Jamie Galbraith’s The Predator State refines this by claiming that what’s pursued by leaders in a crisis isn’t so much a “free market” agenda, but rather using government to install an elite class that runs the economy to further enrich and entrench themselves as predators. We recall President Bush’s dinner speech before an elite audience in October 2000: "This is an impressive crowd -- the haves and the have-mores. Some people call you the elites; I call you my base." Their sole public purpose for government is to serve that predator base.

 

Our current economic calamity buttresses Klein and Galbraith’s claims. The global financial crisis was spurred by gutting many of the New Deal constraints on financial institutions. By doing so, we promoted a gambling spree that enriched Wall Street. Self interest can explain all this; no need for conspiracy theories. Individual self interest created the debt-fueled real estate boom and then individual self interest created the cover up. When a bank makes a liar’s loan, every other link in the real estate food chain — from the property appraisal, through the securitization process, on to the foreclosure and finally to the bank bailout -- involves a cover up that taints everyone involved in the process.

 

New York Times reporters Gretchen Morgenson and Louise Story help explain how the crooks are escaping prosecution in "Why No One on Wall Street Is Going to Jail" (The New York Times, July 10, 2011). No one is going to jail because “government lawyers now go to companies early in an inquiry, and often tell companies to figure out whether improper activities occurred.
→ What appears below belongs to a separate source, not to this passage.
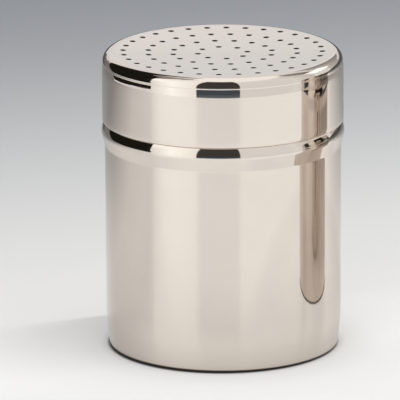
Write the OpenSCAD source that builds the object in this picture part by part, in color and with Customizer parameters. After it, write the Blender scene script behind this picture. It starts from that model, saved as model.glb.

Then those companies hire law firms to investigate and report back to the government.” One thinks of the “shocked, shocked” French officer overseeing Rick’s café in the film classic Casablanca.

 

Appallingly, the bankster/predators now use the state and federal budget shortfalls they caused when they trashed the entire tax-generating economy as grounds to bust unions and cut social spending.

 

The only reason we have not already slipped into the first great depression of this new century is that the federal government’s safety net has not yet been entirely removed. A recent report estimates that one-fifth of last year’s personal income came from the federal government, a record. Most of the growth was due to counter-cyclical social spending on programs like unemployment benefits -— thanks to extensions. But the extensions will end soon, punishing states with the worst unemployment.

 

Despite 14 million unemployed, and millions more with undesirable jobs, both political parties have only been talking about the debt limit. This only diverts attention away from America’s real problems and allows the predators to go after the last of the Roosevelt-inspired social safety nets on the false argument that the government is broke.

 

And that is the ultimate irony. The predators who created the crisis, crashed the economy and created the deficit are able to use shock doctrine to eliminate the only protections their prey have left.

 

L. Randall Wray is a senior scholar at the Levy Economics Institute of Bard College, Blithewood and director of the Center for Full Employment and Price Stability at the University of Missouri, Kansas City. Bartlett Naylor is a financial policy counsel for Public Citizen, a public interest advocacy group.